Sombre et sensuel, La Nuit venue est le premier film du réalisateur Frédéric Farrucci. Il y filme la rencontre électrique entre deux âmes solitaires avides de liberté au sein d’un Paris méconnaissable, au rythme de la nuit transpercée par le faible éclat des néons.
La Nuit venue est un premier long-métrage qui a tout du film noir. Les rues sombres et dangereuses contrôlées par la pègre, ces grosses berlines à l’éclat renforcé par la lumière des néons, jusqu’à la femme fatale électrique ; le réalisateur Frédéric Farrucci épouse pleinement les codes du genre pour mieux se les approprier. Ici la nuit est parisienne, et elle est le terrain de jeu de Jin (Guang Huo, remarquable de justesse) un immigré sans-papiers se rêvant DJ, qui doit rembourser sa dette à la pègre chinoise en endossant le costume de chauffeur de VTC. Jamais réellement libre dans cette ville qui n’est pas la sienne, Jin évolue de client en client au son des mélodies envoûtantes du compositeur français Rone (qui signe la bande-originale du métrage) jusqu’à ce que son chemin croise celui de la ténébreuse Naomi (Camélia Jordana) avec laquelle il partage sa solitude et l’absence de liberté.

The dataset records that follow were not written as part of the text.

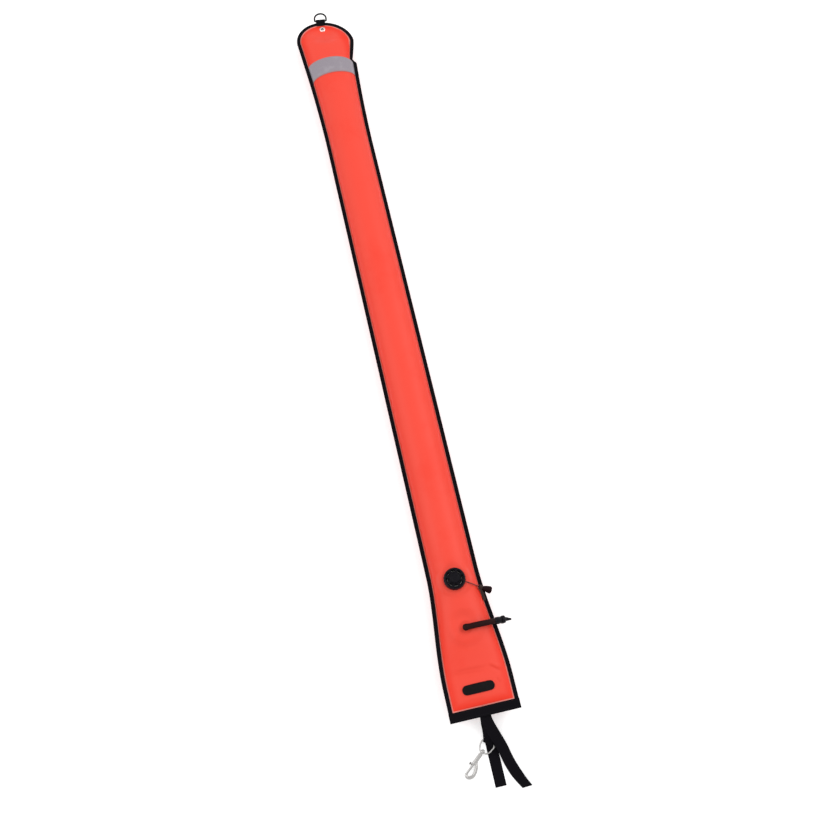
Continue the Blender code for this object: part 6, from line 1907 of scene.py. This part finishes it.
class BUOY_OT_snap(Operator):
    """Makes the bail, the swivelling hook, the gate bolt and its knob"""
    bl_idname = "buoy.snap"
    bl_label = "Bolt snap"
    bl_options = {"REGISTER", "UNDO"}

    def execute(self, context):
        snap(context)
        return {"FINISHED"}


class BUOY_OT_inner(Operator):
    """Gives the solids inside the fittings their finishes"""
    bl_idname = "buoy.inner"
    bl_label = "Inner parts"
    bl_options = {"REGISTER", "UNDO"}

    def execute(self, context):
        inner_parts(context)
        return {"FINISHED"}


OPERATORS = [BUOY_OT_stage, BUOY_OT_skins, BUOY_OT_binding, BUOY_OT_tape,
             BUOY_OT_badge, BUOY_OT_head, BUOY_OT_valve, BUOY_OT_pull,
             BUOY_OT_inflator, BUOY_OT_straps, BUOY_OT_snap, BUOY_OT_inner]


class BUOY_PT_sidebar(Panel):
    bl_idname = "BUOY_PT_sidebar"
    bl_label = "Surface marker buoy"
    bl_space_type = "VIEW_3D"
    bl_region_type = "UI"
    bl_category = "Buoy"

    def draw(self, context):
        for group in (context.scene.buoy_skin, context.scene.buoy_webbing, context.scene.buoy_fittings,
                      context.scene.buoy_stage):
            for key in group.bl_rna.properties.keys():
                if key not in ("rna_type", "name"):
                    self.layout.prop(group, key)
        for kind in OPERATORS:
            self.layout.operator(kind.bl_idname)


CLASSES = [SkinLooks, WebbingLooks, FittingLooks, StageLooks, *OPERATORS, BUOY_PT_sidebar]


def register():
    for kind in CLASSES:
        bpy.utils.register_class(kind)
    bpy.types.Scene.buoy_skin = PointerProperty(type=SkinLooks)
    bpy.types.Scene.buoy_webbing = PointerProperty(type=WebbingLooks)
    bpy.types.Scene.buoy_fittings = PointerProperty(type=FittingLooks)
    bpy.types.Scene.buoy_stage = PointerProperty(type=StageLooks)


def unregister():
    for name in ("buoy_stage", "buoy_fittings", "buoy_webbing", "buoy_skin"):
        delattr(bpy.types.Scene, name)
    for kind in reversed(CLASSES):
        bpy.utils.unregister_class(kind)


def main():
    register()
    for kind in OPERATORS:
        group, name = kind.bl_idname.split(".")
        getattr(getattr(bpy.ops, group), name)()
    bpy.context.view_layer.update()


if __name__ == "__main__":
    main()
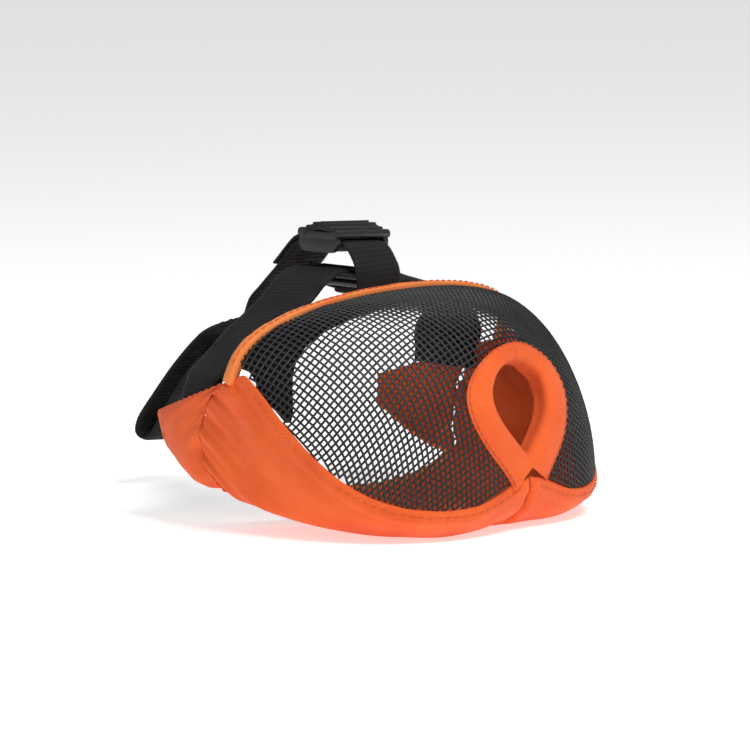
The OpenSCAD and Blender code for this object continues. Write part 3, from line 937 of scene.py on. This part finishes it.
def crossStitch(name, centre, along, wide, up, lengthMm, widthMm):  # a sewn box with a cross
    corners = [centre + along * s * lengthMm / 2 + wide * w * widthMm / 2
               for s, w in ((-1, -1), (1, -1), (1, 1), (-1, 1))]
    path = [corners[0], corners[1], corners[2], corners[3], corners[0], corners[2], corners[1], corners[3]]
    for n, (a, b) in enumerate(zip(path, path[1:])):
        points = [place(mix(a, b, k / 12) + up * 0.95) for k in range(13)]
        stitchRow(name + str(n + 1), points, [up] * 13, "muzzle", blackThread, 2.6)


loopEnd, loopBefore = headStops[-1][0], headStops[-2][0]
loopAlong = (loopEnd - loopBefore).normalized()
crossStitch("loopStitch", loopEnd - loopAlong * 5, loopAlong, levelWide, levelWide.cross(loopAlong) * -1, 7, 15)

# Moulded plastic: the CAD shapes with softened edges
moulded = {"strap_slider": ("sliderShell", "slider", 0.35), "buckle_socket": ("buckleSocket", "muzzle", 0.4),
           "buckle_plug": ("bucklePlug", "plug", 0.35), "buckle_prong_front": ("prongFront", "prong_front", 0.25),
           "buckle_prong_rear": ("prongRear", "prong_rear", 0.25)}


def makeMoulded(node, name, body, round_):
    piece = bpy.data.objects.new(name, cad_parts[node].data.copy())
    scene.collection.objects.link(piece)
    takeUp(piece)
    bpy.ops.object.mode_set(mode="EDIT")
    bpy.ops.mesh.select_all(action="SELECT")
    bpy.ops.mesh.remove_doubles(threshold=0.00001)
    bpy.ops.mesh.dissolve_limited(angle_limit=math.radians(2))
    bpy.ops.object.mode_set(mode="OBJECT")
    finishWith(piece, "BEVEL", width=round_ * 0.001, segments=3, limit_method="ANGLE", angle_limit=math.radians(35),
               harden_normals=False)
    dress(piece, mouldedPlastic, body, (node,))
    takeUp(piece)
    bpy.ops.object.shade_smooth_by_angle(angle=math.radians(40))


for node, (name, body, round_) in moulded.items():
    makeMoulded(node, name, body, round_)
print("plastic pieces made")

# Floor
deselect()
bpy.ops.mesh.primitive_plane_add(size=60, location=(0, 0, -0.0002))
floor = bpy.context.object
floor.name = "floor"
paleFloor, _, floorShader, _ = startMaterial("paleFloor")
floorShader.inputs["Base Color"].default_value = (0.93, 0.93, 0.93, 1)
floorShader.inputs["Roughness"].default_value = 0.85
floorShader.inputs["Emission Color"].default_value = (1, 1, 1, 1)
floorShader.inputs["Emission Strength"].default_value = 0.5
floor.data.materials.append(paleFloor)
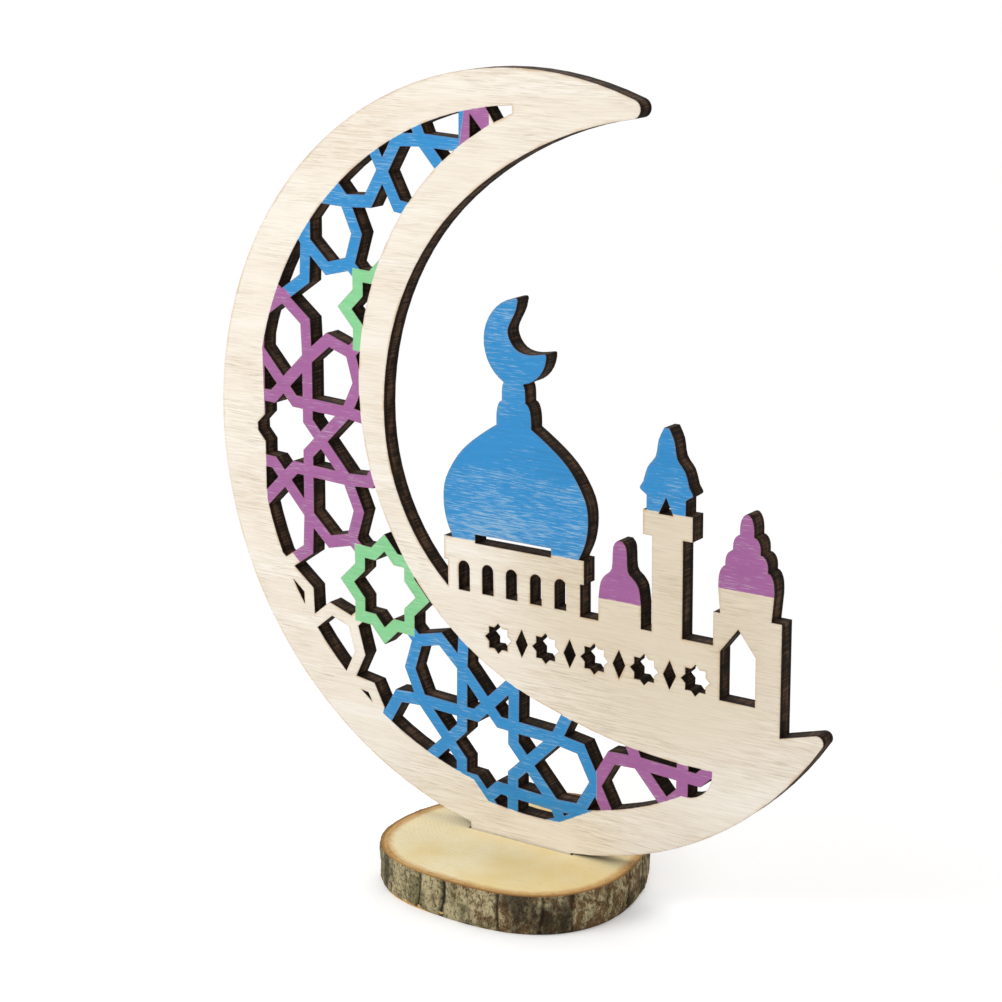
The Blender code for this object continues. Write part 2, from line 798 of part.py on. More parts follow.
def log_wood(material):
    depth = bark_thickness + inner_bark_thickness + 2.0 * growth_gap
    rim = []
    for k in range(log_facets):
        angle = TURN * k / log_facets
        radius = log_reach(angle) - depth
        rim.append((radius * math.cos(angle), radius * math.sin(angle)))
    mesh = bpy.data.meshes.new("log_wood")
    work = bmesh.new()
    face = work.faces.new([work.verts.new((x, y, 0.0)) for x, y in rim])
    pushed = bmesh.ops.extrude_face_region(work, geom=[face])
    moved = [item for item in pushed["geom"] if isinstance(item, bmesh.types.BMVert)]
    bmesh.ops.translate(work, verts=moved, vec=(0.0, 0.0, log_thickness))
    bmesh.ops.recalc_face_normals(work, faces=work.faces)
    work.to_mesh(mesh)
    work.free()
    wood = new_object("log_wood", mesh, material)
    half_long = 0.5 * tab_width + slot_end_play
    half_wide = 0.5 * board_thickness + slot_play
    middle = 0.5 * board_thickness - log_shift[1]
    front = middle - half_wide
    back = middle + half_wide
    low = log_thickness - slot_depth
    high = log_thickness + cut_reach
    slot_loop = [(-half_long, low), (half_long, low), (half_long, high), (-half_long, high)]
    slot = new_object("cut_slot", plate("cut_slot", [slot_loop], front, back))
    cut(wood, slot)
    return wood


def log_slice():
    wood = new_material("log_wood", (0.80, 0.66, 0.42), 0.70)
    inner = new_material("inner_bark", (0.48, 0.29, 0.13), 0.80)
    bark = new_material("bark", (0.21, 0.17, 0.12), 0.92)
    log_wood(wood)
    outer_offset = bark_thickness + growth_gap
    inner_levels = [(0.0, outer_offset, 0.0), (log_thickness, outer_offset, 0.0)]
    finish_ring("log_inner_bark", log_ring(outer_offset + inner_bark_thickness, inner_levels), inner)
    bark_levels = [(0.0, bark_edge_round, 0.0),
                   (bark_low_share * log_thickness, 0.0, 1.0),
                   (bark_middle_share * log_thickness, 0.0, 1.0),
                   (bark_high_share * log_thickness, 0.0, 1.0),
                   (log_thickness, bark_top_round_share * bark_edge_round, bark_top_furrow_share)]
    finish_ring("log_bark", log_ring(bark_thickness, bark_levels), bark)


def main():
    remove_old_objects()
    panel()
    log_slice()


main()
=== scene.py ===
import math
from functools import reduce
import bmesh
import bpy
import numpy as np
from mathutils import Matrix, Vector, geometry, noise


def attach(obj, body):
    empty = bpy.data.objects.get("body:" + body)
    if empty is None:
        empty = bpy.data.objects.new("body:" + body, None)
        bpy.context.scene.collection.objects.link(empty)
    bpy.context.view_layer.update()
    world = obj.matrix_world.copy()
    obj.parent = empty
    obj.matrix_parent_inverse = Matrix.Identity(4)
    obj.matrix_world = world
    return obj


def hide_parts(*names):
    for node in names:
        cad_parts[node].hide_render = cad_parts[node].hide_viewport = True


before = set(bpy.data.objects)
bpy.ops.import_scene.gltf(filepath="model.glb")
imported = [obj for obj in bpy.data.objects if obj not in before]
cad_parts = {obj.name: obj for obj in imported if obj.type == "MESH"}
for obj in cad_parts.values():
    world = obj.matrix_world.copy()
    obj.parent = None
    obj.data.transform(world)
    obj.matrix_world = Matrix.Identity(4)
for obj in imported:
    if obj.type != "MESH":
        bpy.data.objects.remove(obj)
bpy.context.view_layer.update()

# where the crescent's centre stands; shapes of the board are given in mm from there
boardPlace = {"x": 0.0045, "z": 0.109925}


def srgb(red, green, blue):
    # screen colour 0..255 to the linear values the shader wants
    channels = []
    for value in (red, green, blue):
        value /= 255.0
        channels.append(value / 12.92 if value <= 0.04045 else ((value + 0.055) / 1.055) ** 2.4)
    return (*channels, 1.0)


# small helpers for node trees
def addNode(tree, kind, **settings):
    node = tree.nodes.new(kind)
    for name, value in settings.items():
        setattr(node, name, value)
    return node


def plug(tree, socket, value):
    # a socket takes a link from another socket or a plain value
    if isinstance(value, bpy.types.NodeSocket):
        tree.links.new(value, socket)
    elif value is not None:
        socket.default_value = value


def plugAll(tree, node, **values):
    for label, value in values.items():
        plug(tree, node.inputs[label], value)


def calc(tree, operation, first, second=None, third=None, clamp=False):
    node = addNode(tree, "ShaderNodeMath", operation=operation, use_clamp=clamp)
    for socket, value in zip(node.inputs, (first, second, third)):
        plug(tree, socket, value)
    return node.outputs[0]


def plus(tree, first, second, clamp=False):
    return calc(tree, "ADD", first, second, clamp=clamp)


def minus(tree, first, second):
    return calc(tree, "SUBTRACT", first, second)


def times(tree, first, second, clamp=False):
    return calc(tree, "MULTIPLY", first, second, clamp=clamp)


def ramp(tree, value, fromLow, fromHigh, toLow=0.0, toHigh=1.0, smooth=True):
    node = addNode(tree, "ShaderNodeMapRange", clamp=True)
    node.interpolation_type = "SMOOTHSTEP" if smooth else "LINEAR"
    for socket, number in zip(node.inputs, (value, fromLow, fromHigh, toLow, toHigh)):
        plug(tree, socket, number)
    return node.outputs["Result"]


def blend(tree, share, under, over):
    node = addNode(tree, "ShaderNodeMix", data_type="RGBA", blend_type="MIX")
    plug(tree, node.inputs["Factor"], share)
    plug(tree, node.inputs[6], under)
    plug(tree, node.inputs[7], over)
    return node.outputs[2]


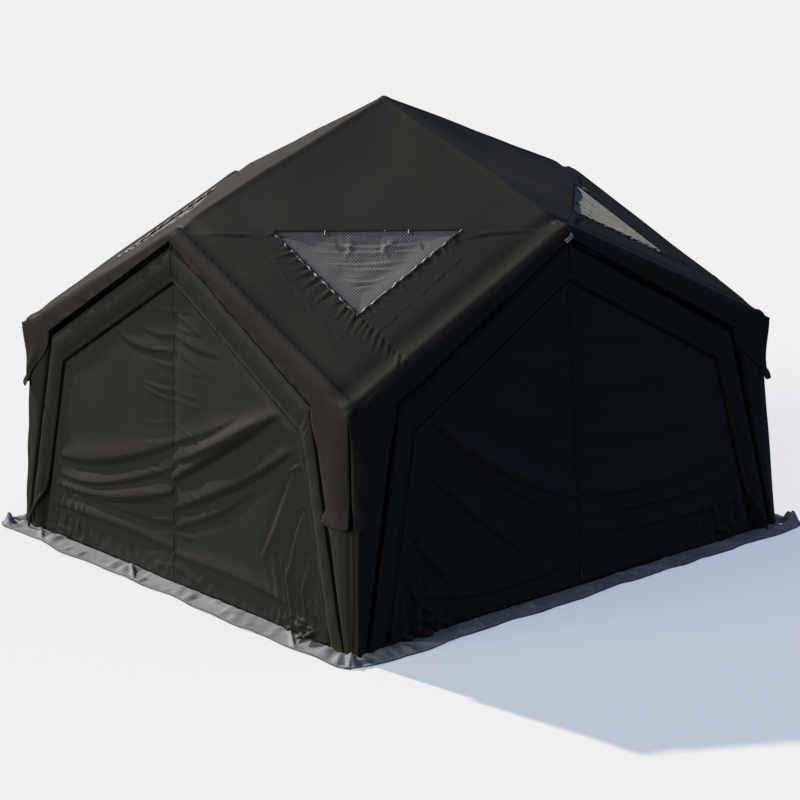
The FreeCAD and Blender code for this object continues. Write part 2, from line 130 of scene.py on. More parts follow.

On le sait, car bon nombre de cinéastes se sont prêtés à l’exercice, il n’est pas chose aisée de filmer la capitale sans tomber dans le cliché. Dans La Nuit venue, Frédéric Farucci brise l’image du Paris de carte postale qui nous est si familière. Filmée de nuit, éclairée par les néons des clubs de strip-tease et les lumières cryptiques du périphérique, Paris se révèle sombre et rongée par le vice, mais aussi reflet de la solitude des personnages. A l’image d’un Taxi Driver, La Nuit venue s’attarde sur les errances d’âmes solitaires au sein d’une ville malade, profondément marquée par la violence et la luxure.
Au-delà d’une histoire d’amour sensuelle et électrique, La Nuit venue dépeint ces âmes solitaires en marge, celles qui échappent aux conventions dictées par la lumière du jour, cette population que l’on ne voit pas. Le film aurait presque des airs de documentaire, alors qu’il s’efforce de rendre compte de la situation de Jin, qui semble être condamné à rembourser une dette dont il ne voit pas la fin, ainsi que celle de Naomi, une strip-teaseuse qui paraît terrifiée à l’idée de raccrocher. La Nuit venue met en scène la rencontre entre ces deux âmes solitaires en proie à une liberté qui ne viendra jamais, à moins de fuir ensemble ceux qui les retiennent prisonniers. Une rencontre qui atteindra son paroxysme dans une scène d’amour rythmée par les gammes captivantes de Rone.
La Nuit venue transpire l’envie de son réalisateur de proposer quelque chose d’inédit, transposant l’esthétique des films chinois contemporains à celle de Paris, qui se confondrait presque avec une mégalopole asiatique. Si les intentions du réalisateur sont louables, et l’alchimie entre les acteurs principaux (il faut d’ailleurs noter que l’interprète de Jin était un acteur non-professionnel au moment du tournage) absolument palpable, le long-métrage peine à transmettre de véritables émotions.
On peut être emportés par cette esthétique nocturne, par la sensualité de la relation entre Naomi et Jin, mais l’on peut également déplorer le manque d’une bonne trentaine de minutes au film afin de développer au mieux l’implication émotionnelle du spectateur. Car quand le film se termine, toujours au son de l’incroyable bande-son de Rone, on aurait voulu croire davantage à cette relation, qui prend mollement fin au détour d’une balle logée dans la tête de Jin par l’un des membres de la pègre chinoise.
Inégal mais fort d’une esthétique marquée et d’une alchimie incandescente entre Guang Huo et Camélia Jordana, La Nuit venue est de ces premiers films qui confirment que le cinéma indépendant français n’aura de cesse de nous surprendre.